There is considerable diversity in the types of foods the many different species of birds will eat. Fruit, seeds, nuts, and other plant products (such as pine cones, tree sap, and flower nectar) are the favored foods of quite a few birds. Lots of birds eat insects (including grubs) and caterpillars and feed their young on them too. They pick insects off leaves and stems or catch them in flight, and dig worms and grubs out of the ground. Some birds have a variable diet, consuming insects in spring and summer for themselves and their young, but eating other foods at other times of the year.
Water is also an essential part of a habitat for birds.
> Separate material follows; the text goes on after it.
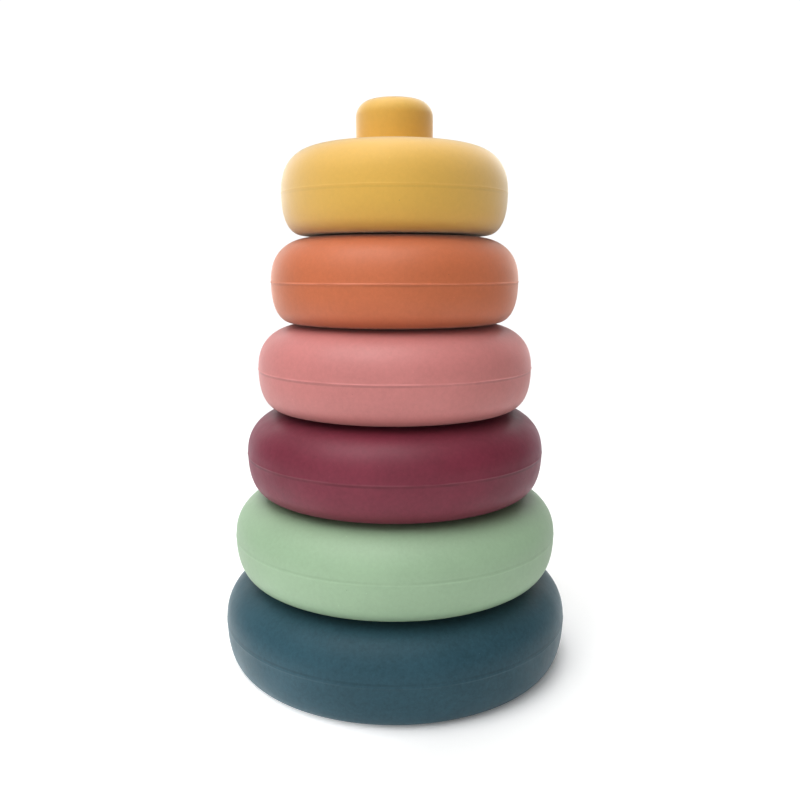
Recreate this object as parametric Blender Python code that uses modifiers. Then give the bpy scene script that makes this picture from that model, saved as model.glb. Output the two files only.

They need a constant supply of fresh, clean water at all times of year for both drinking and bathing. They also use water to moisten the food they take back to the nest for their young. Ponds, streams, pools, puddles, birdbaths, and even leaves on which rain or dew has collected all serve as water sources for birds. Some birds even eat snow.
Birds need cover to hide from predators, to protect them from the elements, to nest, and to sleep at night. Birds find cover in a wide variety of places -- in evergreen and deciduous trees and shrubs, hedges, vines, bramble thickets, brush piles, and cavities in tree trunks; among the dry leaves and twigs on the floor of a forest; in tall grass, meadows, and fields; under rock ledges and the eaves of buildings; and in nesting boxes.
The more of these essentials your yard provides, the more it becomes a haven for birds. And whether you already have a lush landscape or a simple city terrace, there are dozens of things you can do to provide what the birds want. You can make a few basic adjustments, such as putting up a couple of feeders and a birdbath, or you can go so far as to plan your entire home landscape around the needs of birds. It all depends on your own temperament and what you wish to accomplish.